Additionally, have you figured out the effects of the recent healthcare reform on your benefits package? Have you thought about the fact that, based on vacation length, US employees are considered unhealthy workaholics (Europeans get about 4-6 weeks of vacation the first year of employment)? What about expanding your benefits package to include other essentials like life insurance, stock options, parental leave (for both new mothers and fathers), profit sharing and more? Sure, these are big questions, but  relevant nonetheless. Each employee has different values and goals, and when it comes to benefits, the norm may not be the best.

The Perks

Too many companies forget to mention the daily perks of working there. It’s easy to unintentionally take some benefits for granted and forget that they may be extremely attractive to your next employee. Perks range from something as simple as free coffee to something as extravagant as a company car. In the middle of these extremes, there are perks like movie nights, game rooms, volunteer opportunities, tuition reimbursement, cell phones, field trips and entertainment, free gourmet lunches, child care services, pot lucks, on-site or discounts to local fitness centers, and more.

How you run your workplace can also have its perks. Gaining in popularity are benefits like flex-time, so that your busy employees can choose their own hours, work-from-home days or telecommuting options, and innovative recognition programs, where employees receive rewards of their choice for their performance.

The Bizarre

If you really want to attract and retain talent but are worried about your flashy competition, here’s a few unique (yet real!) perks you could consider: Bonuses for using green transportation, refreshing nap times during the work day, on-site massage sessions or yoga classes, concierge services so busy employees can still get errands done, bonuses for traveling to places that will expand employee horizons, in-office bars, luxury retreats, and free scuba training for those free company diving trips. The list is endless.

The Bottom Line

Ultimately, it depends upon the type of people you employ and wish to attract. What do they want? What would make them happier and more productive at work? Whether you choose to expand your existing benefits package, add some exciting perks, or simply advertise the ones you already have, putting a little more focus on the company benefits could be the difference between attracting (and keeping) the best employees and losing them to your competition.
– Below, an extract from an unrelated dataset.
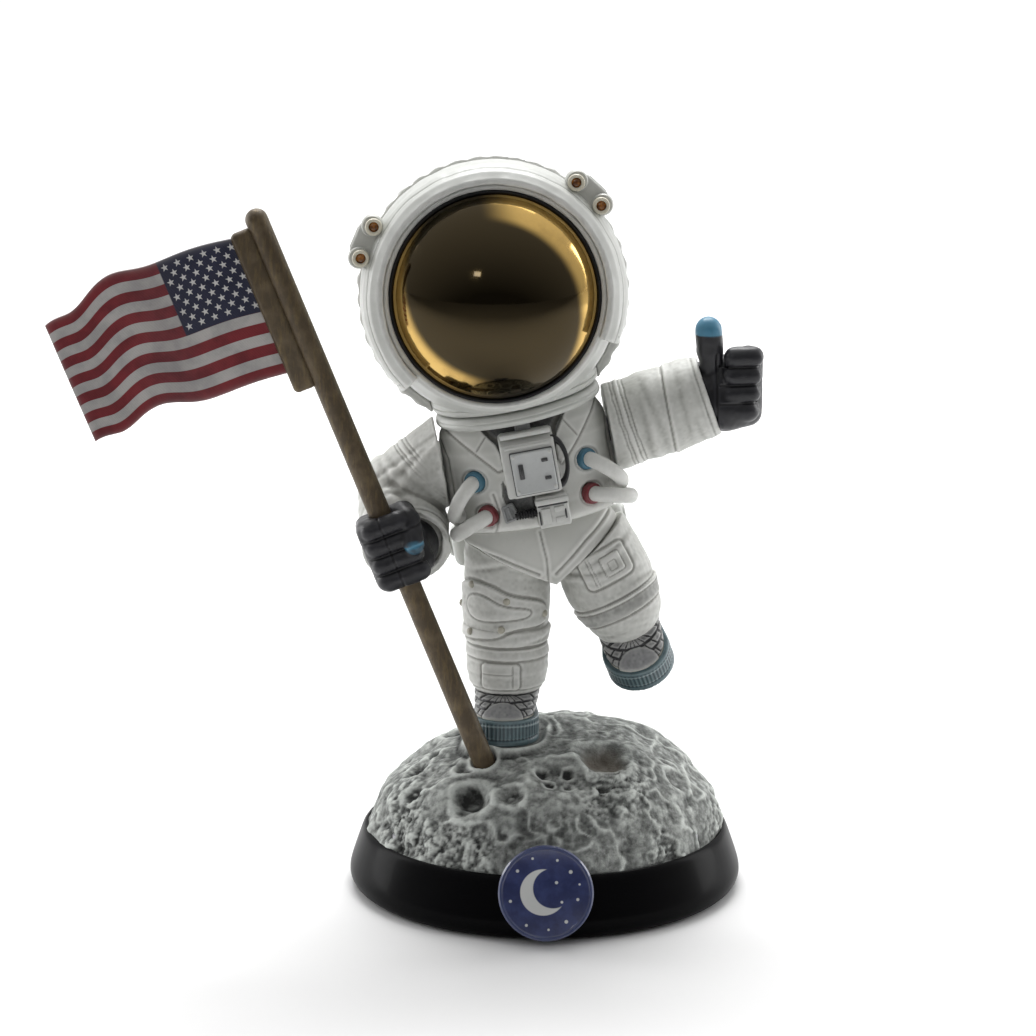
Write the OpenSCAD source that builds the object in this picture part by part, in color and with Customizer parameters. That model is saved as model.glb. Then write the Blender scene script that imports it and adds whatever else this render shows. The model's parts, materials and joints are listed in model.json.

Clare Saumell – Marketing Director at Ashley Ellis

One Response to “Attract the Best Candidates (Before Your Competition)”

  1. Jeremy Carlson says:

    That is great if the employer has perks like some of these, but if it is taboo to use them until after work hours, there is no point in having them. Can’t it go the other way as well, where candidates will look at why they are not paying more, instead of spending for all of these perks you will likely never use? In this economy I would think people are more worried about the salary, and not a tv, pool table, or getting a massage.